Votre regard sur l’Association des Jockeys ?

En cas de pépin, on se sent bien épaulé, elle est toujours là pour des renseignements, des soucis administratifs. Non, je n’ai rien à lui reprocher, c’est très bien.

Connaissez-vous des problèmes de poids ?

Je suis parvenu à bien le stabiliser. Je fais très attention, à ce que je mange, mais depuis 5 ans, je n’ai pas mis les pieds au sauna. Je peux monter à 53,5 kilos.

Avez-vous eu recours à l’aide d’un nutritionniste, ou un diététicien ?

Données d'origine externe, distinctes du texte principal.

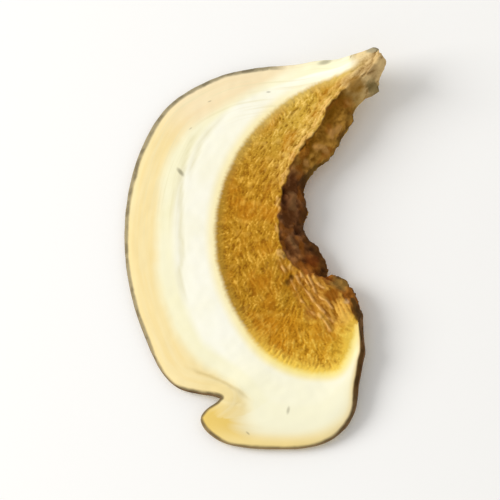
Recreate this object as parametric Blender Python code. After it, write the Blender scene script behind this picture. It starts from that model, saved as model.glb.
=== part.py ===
"""A dried slice of a bay bolete's cap, lying on its cut face. Metres, +Z up.

The slice is a crescent. Brown skin runs round its outer rim, pale flesh comes next, and the
golden tube layer follows, which has curled up into a crest. Past the crest the pore face, once
the underside of the cap, drops to a ragged lip. All of it grew as one piece, so it is one solid.

Five guide lines run along the slice, from its torn tip to the blunt end of its lower arm: rim,
mid flesh, tube edge, crest and lip. Ribs that cross them give the shape.
"""

import math

import bmesh
import bpy
from mathutils import Vector, noise

MM = 0.001

# Each guide is a row of (x, y) in millimetres seen from above, from the tip to the lower arm.
RIM = (
    (16.7, 27.6), (14.6, 27.5), (12.1, 27.3), (9.2, 27.6), (6.0, 27.3), (0.5, 27.1), (-5.5, 25.7),
    (-12.0, 21.6), (-15.7, 15.0), (-17.5, 7.0), (-17.6, -1.2), (-16.0, -8.9), (-13.3, -15.7),
    (-11.5, -19.0), (-9.3, -21.1), (-6.8, -21.9), (-4.6, -22.3), (-3.0, -22.9), (-3.5, -23.5),
    (-5.0, -24.5), (-5.9, -25.9), (-4.9, -27.7), (-2.6, -29.2), (0.8, -29.9), (5.0, -30.1),
    (9.0, -29.9), (12.4, -28.9), (14.8, -26.9), (16.0, -24.4), (16.3, -21.4), (16.8, -18.4),
    (17.2, -16.2),
)
MID_FLESH = (
    (17.0, 27.4), (14.4, 26.6), (11.5, 25.9), (8.0, 25.5), (3.5, 24.4), (-1.5, 21.6),
    (-6.0, 18.0), (-9.5, 12.5), (-11.2, 5.5), (-11.2, -2.0), (-9.6, -9.0), (-7.2, -14.5),
    (-4.6, -18.0), (-2.4, -20.4), (-1.3, -22.4), (-1.8, -24.2), (-2.2, -25.8), (-0.3, -27.0),
    (3.5, -26.4), (8.5, -25.6), (12.2, -24.2), (14.8, -21.6), (15.8, -18.4), (17.0, -15.8),
)
TUBE_EDGE = (
    (17.3, 27.2), (14.2, 25.4), (11.0, 24.4), (7.9, 23.5), (4.2, 21.3), (0.4, 17.6), (-2.3, 13.4),
    (-4.1, 8.5), (-4.8, 3.2), (-4.4, -2.2), (-2.8, -7.6), (-0.1, -12.6), (3.3, -16.6),
    (7.4, -18.8), (11.4, -19.3), (14.2, -18.2), (16.7, -15.3),
)
CREST = (
    (17.8, 26.7), (16.6, 24.5), (14.2, 22.1), (11.6, 19.5), (9.8, 15.8), (7.2, 12.4), (5.4, 7.9),
    (4.7, 3.2), (5.0, -1.3), (7.3, -4.6), (10.9, -6.3), (13.8, -8.5), (16.2, -12.2),
)
LIP = (
    (18.5, 26.2), (18.0, 24.9), (17.5, 23.6), (18.0, 21.7), (15.9, 21.0), (14.9, 19.2),
    (14.6, 17.4), (13.1, 15.1), (11.8, 12.7), (9.5, 10.8), (8.4, 8.8), (8.2, 6.7), (9.0, 4.6),
    (8.3, 2.7), (8.7, 1.3), (10.5, -0.6), (11.4, -1.9), (11.9, -3.5), (11.9, -5.3), (13.2, -4.9),
    (14.5, -5.6), (15.4, -7.2), (16.2, -8.9), (16.7, -10.6),
)

# A rib says which points of the five guides face each other, counted from the tip, and then how
# high the slice stands there in millimetres: under the rim, over the rim, under the tube edge,
# over the tube edge, at the crest and at the lip.
RIBS = (
    (0.0, 0.0, 0.0, 0.0, 0.0, 5.8, 7.3, 5.8, 7.6, 8.2, 5.8),
    (3.0, 2.4, 2.3, 2.9, 5.2, 1.6, 3.1, 1.7, 4.0, 7.2, 3.4),
    (5.3, 4.5, 4.3, 4.4, 7.8, 0.0, 1.6, 0.0, 2.4, 6.7, 2.5),
    (7.0, 6.1, 6.0, 5.9, 10.4, 0.0, 1.4, 0.0, 2.1, 6.2, 2.2),
    (8.1, 7.0, 6.9, 6.5, 11.7, 0.0, 1.4, 0.0, 2.0, 6.3, 2.1),
    (9.3, 8.1, 8.0, 7.1, 13.0, 0.0, 1.4, 0.0, 2.0, 6.3, 2.1),
    (11.0, 9.9, 10.0, 7.9, 14.8, 0.0, 1.4, 0.0, 2.1, 5.8, 2.0),
    (13.0, 11.6, 11.2, 8.7, 16.4, 0.0, 1.5, 0.0, 2.2, 5.2, 1.9),
    (15.0, 12.7, 11.8, 9.5, 18.0, 0.3, 1.8, 0.0, 2.2, 4.9, 2.0),
    (17.0, 14.0, 12.3, 10.1, 19.0, 0.7, 2.3, 0.0, 2.3, 4.7, 2.2),
    (20.0, 15.6, 12.8, 10.6, 19.8, 0.4, 1.9, 0.0, 2.3, 4.6, 2.3),
    (23.0, 17.6, 13.3, 11.0, 20.6, 0.1, 1.6, 0.0, 2.3, 4.4, 2.4),
    (25.0, 19.1, 14.0, 11.3, 21.2, 0.0, 1.6, 0.2, 2.4, 4.2, 2.3),
    (28.0, 21.0, 15.0, 11.7, 22.2, 0.9, 2.4, 0.9, 2.8, 4.0, 2.2),
    (31.0, 23.0, 16.0, 12.0, 23.0, 1.8, 3.3, 1.7, 3.5, 4.0, 2.2),
)

STATIONS_PER_RIB = 8
FLESH_STEPS = 4  # on each side of the mid flesh line
TUBE_STEPS = 11
PORE_STEPS = 5
UNDER_TUBE_STEPS = 6
UNDER_FLESH_STEPS = 3  # on each side of the mid flesh line

RIM_ROUND = 0.25  # how far the rim's upper and lower corners stand back from its outermost line
FLESH_DOME = 0.25  # how far the flesh bulges between rim and tube edge
FLESH_WAVE = 0.2  # height of the broad waves that drying left in the flesh
WAVE_SIZE = 6.0
TUBE_SAG = 1.5  # power of the tube layer's rise: above 1, it starts flat and steepens
LUMP_HEIGHT = 0.45  # of the tube layer's lumps
LUMP_SIZE = 2.6
PORE_BULGE = 0.35  # how far the pore face swells out from a straight drop
PIT_DEPTH = 0.7  # of the pits and knobs on the pore face and the lip
PIT_SIZE = 1.5
UNDER_RISE = 2.2  # power of the underside's rise to the lip


def smooth_curve(points, place):
    """The point at a place along a smooth curve, where whole numbers are its own points."""
    start = min(int(place), len(points) - 2)
    part = place - start
    before = Vector(points[max(start - 1, 0)])
    here = Vector(points[start])
    there = Vector(points[start + 1])
    after = Vector(points[min(start + 2, len(points) - 1)])
    leave = (there - before) / 2
    arrive = (after - here) / 2
    square, cube = part * part, part ** 3
    return (
        here * (2 * cube - 3 * square + 1)
        + leave * (cube - 2 * square + part)
        + there * (3 * square - 2 * cube)
        + arrive * (cube - square)
    )


def rib_value(column, place):
    """A column of RIBS at a place between ribs. It never swings past the ribs on either side."""
    values = [rib[column] for rib in RIBS]
    steps = [after - before for before, after in zip(values, values[1:])]
    slopes = [steps[0]]
    for left, right in zip(steps, steps[1:]):
        slopes.append(2 * left * right / (left + right) if left * right > 0 else 0.0)
    slopes.append(steps[-1])
    start = min(int(place), len(values) - 2)
    s = place - start
    return (
        values[start] * (1 + 2 * s) * (1 - s) ** 2
        + slopes[start] * s * (1 - s) ** 2
        + values[start + 1] * s * s * (3 - 2 * s)
        - slopes[start + 1] * s * s * (1 - s)
    )


def roughness(x, y, size, layer):
    """Smooth noise between about -1 and 1. Each layer of the slice has its own."""
    return noise.noise(Vector((x / size, y / size, 10.0 * layer)))


def ring_at(place):
    """The closed cross-section of the slice at a place between ribs, as points in millimetres."""
    guides = (RIM, MID_FLESH, TUBE_EDGE, CREST, LIP)
    rim, flesh, edge, crest, lip = (smooth_curve(g, rib_value(k, place)) for k, g in enumerate(guides))
    rim_low, rim_top, edge_low, edge_top, crest_top, lip_low = (rib_value(k, place) for k in range(5, 11))
    corner = rim + (flesh - rim).normalized() * min(RIM_ROUND, (flesh - rim).length / 3)
    ring = [(*rim, (rim_low + rim_top) / 2)]

    for i in range(2 * FLESH_STEPS):
        s = i / (2 * FLESH_STEPS)
        x, y = corner.lerp(flesh, 2 * s) if s < 0.5 else flesh.lerp(edge, 2 * s - 1)
        bulge = math.sin(math.pi * s)
        dome = FLESH_DOME + FLESH_WAVE * roughness(x, y, WAVE_SIZE, 1)
        ring.append((x, y, rim_top + (edge_top - rim_top) * s + dome * bulge))

    for i in range(TUBE_STEPS):
        s = i / TUBE_STEPS
        x, y = edge.lerp(crest, s)
        lump = min(2 * s, 1) * LUMP_HEIGHT * roughness(x, y, LUMP_SIZE, 2)
        ring.append((x, y, edge_top + (crest_top - edge_top) * s ** TUBE_SAG + lump))

    outward = (lip - crest).normalized()
    for i in range(PORE_STEPS):
        s = i / PORE_STEPS
        bulge = math.sin(math.pi * s)
        x, y = crest.lerp(lip, s)
        lump = (1 - s) * LUMP_HEIGHT * roughness(x, y, LUMP_SIZE, 2)
        pit = bulge * PIT_DEPTH * roughness(x, y, PIT_SIZE, 3)
        x, y = Vector((x, y)) + outward * (PORE_BULGE * bulge + 0.6 * pit)
        ring.append((x, y, crest_top + (lip_low - crest_top) * s + PORE_BULGE * bulge + pit + lump))

    lip_low += 0.5 * PIT_DEPTH * roughness(*lip, PIT_SIZE, 4)
    for i in range(UNDER_TUBE_STEPS):
        s = 1 - i / UNDER_TUBE_STEPS
        x, y = edge.lerp(lip, s)
        hollow = s * (1 - s) * PIT_DEPTH * (1 + roughness(x, y, PIT_SIZE, 5))
        ring.append((x, y, edge_low + (lip_low - edge_low) * s ** UNDER_RISE + hollow))

    for i in range(2 * UNDER_FLESH_STEPS + 1):
        s = i / (2 * UNDER_FLESH_STEPS)
        x, y = edge.lerp(flesh, 2 * s) if s < 0.5 else flesh.lerp(corner, 2 * s - 1)
        ring.append((x, y, edge_low + (rim_low - edge_low) * s))
    return ring


def centred(rings):
    """The same rings with the box's middle over the origin and its lowest point at height 0."""
    points = [point for ring in rings for point in ring]
    middle = [(min(axis) + max(axis)) / 2 for axis in zip(*points)]
    low = min(point[2] for point in points)
    return [[(x - middle[0], y - middle[1], z - low) for x, y, z in ring] for ring in rings]


def dried_flesh():
    """The slice's material: pale cream, dry and matt."""
    material = bpy.data.materials.new("dried_flesh")
    material.use_nodes = True
    shader = material.node_tree.nodes["Principled BSDF"]
    shader.inputs["Base Color"].default_value = (0.84, 0.66, 0.38, 1)
    shader.inputs["Roughness"].default_value = 0.8
    shader.inputs["Metallic"].default_value = 0.0
    return material


def build_slice():
    """One closed solid, skinned over the cross-sections, with a flat cap on each end."""
    stations = (len(RIBS) - 1) * STATIONS_PER_RIB + 1
    rings = centred([ring_at(i / STATIONS_PER_RIB) for i in range(stations)])
    mesh = bmesh.new()
    loops = [[mesh.verts.new(Vector(point) * MM) for point in ring] for ring in rings]
    count = len(loops[0])
    for near, far in zip(loops, loops[1:]):
        for i in range(count):
            j = (i + 1) % count
            mesh.faces.new((near[i], near[j], far[j], far[i]))
    mesh.faces.new(loops[0])
    mesh.faces.new(reversed(loops[-1]))
    bmesh.ops.triangulate(mesh, faces=[face for face in mesh.faces if len(face.verts) > 4])
    bmesh.ops.recalc_face_normals(mesh, faces=mesh.faces)
    data = bpy.data.meshes.new("cap_slice")
    mesh.to_mesh(data)
    mesh.free()
    data.shade_smooth()
    data.materials.append(dried_flesh())
    cap_slice = bpy.data.objects.new("cap_slice", data)
    bpy.context.scene.collection.objects.link(cap_slice)
    return cap_slice


def main():
    for old in list(bpy.data.objects):
        bpy.data.objects.remove(old)
    build_slice()


main()
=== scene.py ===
# %% [markdown]
# # A dried slice of bay bolete
# The object is one thin slice of a mushroom's cap, dried until it curled. Its plain solid is loaded
# first and never changed: it says how big the slice is and where it lies. Everything after that is
# about looks, and a detailed copy takes the place of the plain solid.

# %% Load the plain solid
import functools
import math

import bpy
import numpy as np
from mathutils import Matrix, Vector, noise


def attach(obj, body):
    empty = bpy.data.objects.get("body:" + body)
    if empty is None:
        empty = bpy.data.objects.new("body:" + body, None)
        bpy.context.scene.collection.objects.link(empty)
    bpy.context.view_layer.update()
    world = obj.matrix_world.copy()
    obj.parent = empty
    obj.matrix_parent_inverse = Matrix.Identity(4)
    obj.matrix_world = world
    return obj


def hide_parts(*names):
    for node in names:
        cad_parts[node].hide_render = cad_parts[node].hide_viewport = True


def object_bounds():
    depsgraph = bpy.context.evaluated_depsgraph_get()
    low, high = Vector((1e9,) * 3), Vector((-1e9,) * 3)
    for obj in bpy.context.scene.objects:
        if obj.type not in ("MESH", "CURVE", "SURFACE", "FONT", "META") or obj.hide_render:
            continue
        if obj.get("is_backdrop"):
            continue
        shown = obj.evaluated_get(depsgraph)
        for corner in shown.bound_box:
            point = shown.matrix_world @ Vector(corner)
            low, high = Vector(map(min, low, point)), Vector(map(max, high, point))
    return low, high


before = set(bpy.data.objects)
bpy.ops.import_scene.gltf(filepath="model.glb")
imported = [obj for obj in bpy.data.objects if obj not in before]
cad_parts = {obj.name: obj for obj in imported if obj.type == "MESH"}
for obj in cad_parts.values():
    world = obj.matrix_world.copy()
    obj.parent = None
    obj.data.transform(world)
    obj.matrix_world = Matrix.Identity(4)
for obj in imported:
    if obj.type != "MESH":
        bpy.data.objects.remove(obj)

MM = 0.001
solid_low, solid_high = (np.array(corner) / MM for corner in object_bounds())
bpy.ops.object.select_all(action="DESELECT")
print("plain solid, in mm:", solid_low.round(2), solid_high.round(2))

# %% [markdown]
# ## Camera
# The slice is seen steeply from above and a little from the right. A long lens brings it close and
# keeps the far end from shrinking. The picture's right has to be the table's +X, so the camera is
# turned by its own three directions and not by angles.

# %% Camera
EYE = Vector((0.0684, -0.2405, 0.6657))
LOOK_AT = Vector((0.0, 0.0004, 0.002))
SHOWN_WIDTH = 0.071  # metres of the table, at the slice
FILM_WIDTH = 36.0  # mm
NEAREST_SEEN = 0.01

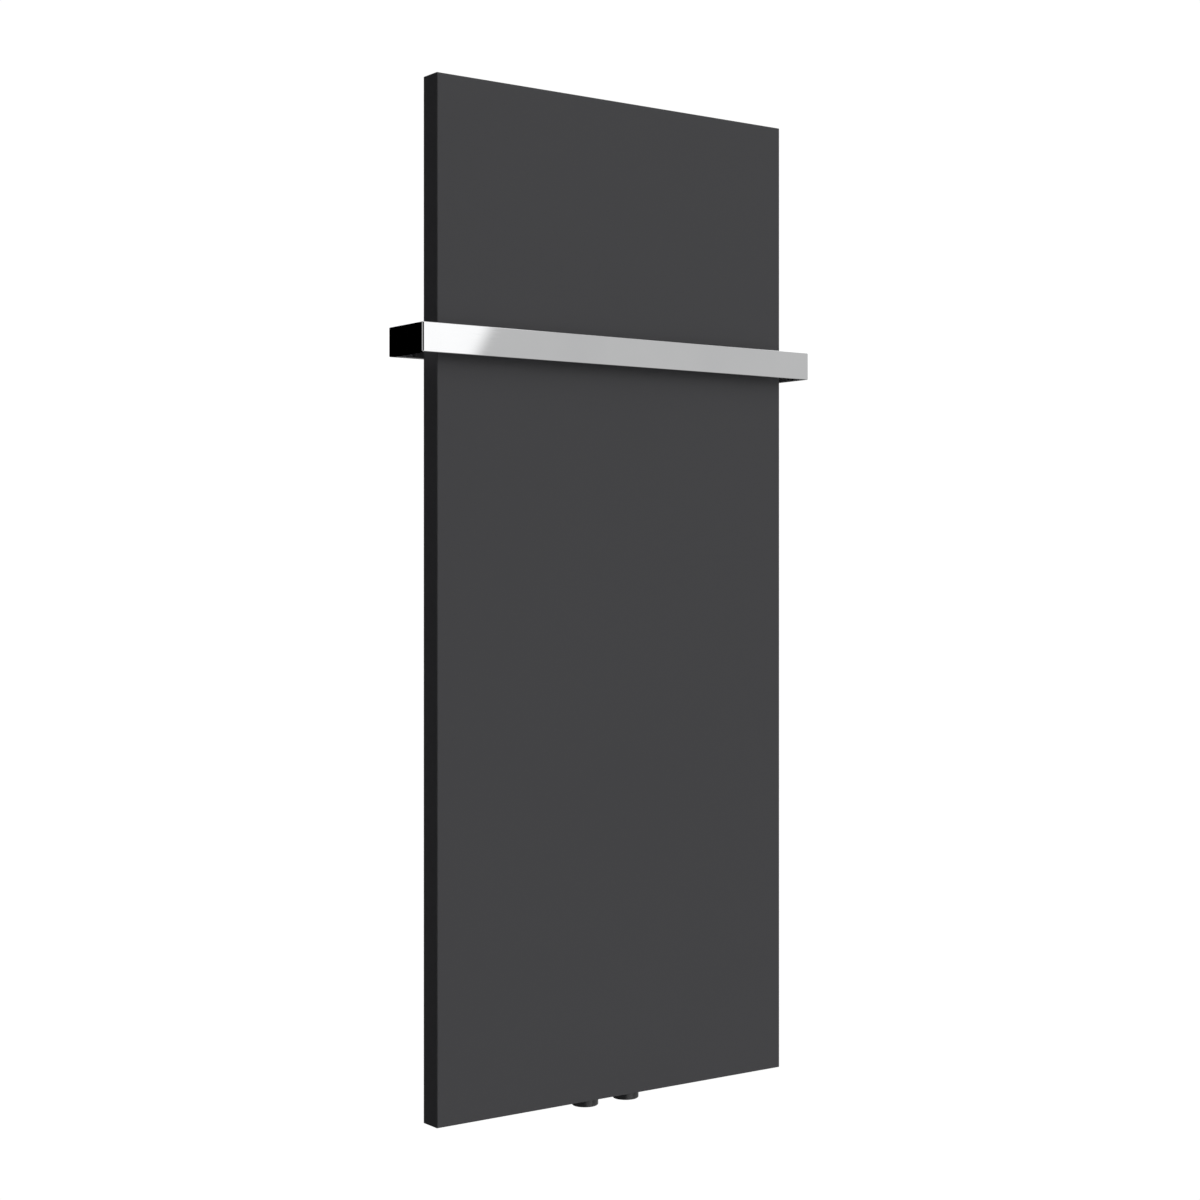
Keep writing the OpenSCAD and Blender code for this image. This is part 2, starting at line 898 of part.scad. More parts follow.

Non. Je n’y crois pas, pour nous, jockeys. Nous sommes tous, ou presque, 3 kilos au-dessous de notre poids « normal ». Or un nutritionniste, ou un diététicien, va, lui, vous concocter un programme, un régime, pour vous amener à votre réel poids de forme, idéal par rapport à votre taille. Ce n’est pas très compatible.

Vous « renquillez » pour un 5ème trophée ?

Je « renquille » pour bien bosser, on verra en octobre. C’est à l’automne que l’on constate si l’on est, ou pas, dans le « match ». En naît alors une saine émulation entre les différents prétendants. Un moteur qui aide à se surpasser.

Avez-vous d’autres passions, d’autres loisirs, pratiquez-vous d’autres sports ?

Non, mon rythme de vie ne m’en laisse pas le temps… Avant, j’aimais bien jouer à la pelote basque, à Pau, avec des amis. Cela me manque, mais je n’ai pas le choix, d’autant qu’avec mon épouse, Caroline Brunaud, qui est entraîneur, par ailleurs, nous venons d’avoir une petite Ines, et là, trouver un instant de libre est pratiquement impossible.

Vous vous êtes tout de même accordé un peu de répit, pendant les fêtes…

Oui. J’en avais besoin, et avec Ines, c’était nécessaire. J’ai bien profité de ma femme et de ma fille. Les jours sont passés trop vite et, malgré mes séances quotidiennes de cheval mécanique, j’ai pris un bon kilo. Il va disparaître en deux ou trois semaines.

La famille semble très importante, pour vous…

Primordiale. Caroline et Ines, bien sûr, mais aussi mes parents. Ils sont restés en Espagne, je ne les vois presque jamais, mais dès que j’ai un souci, je les appelle. Ils sont loin, mais je suis proche d’eux, par téléphone. On dit toujours que l’on choisit ses amis, mais pas sa famille. Mais, là encore, comme pour Michel Laborde, j’ai eu la chance de très bien tomber. J’ai une famille exceptionnelle.

Papa, Maman sont-ils fiers de vous ?

Oui. C’est certain. Mais comme, moi aussi, je suis fier d’eux, l’équilibre est parfait.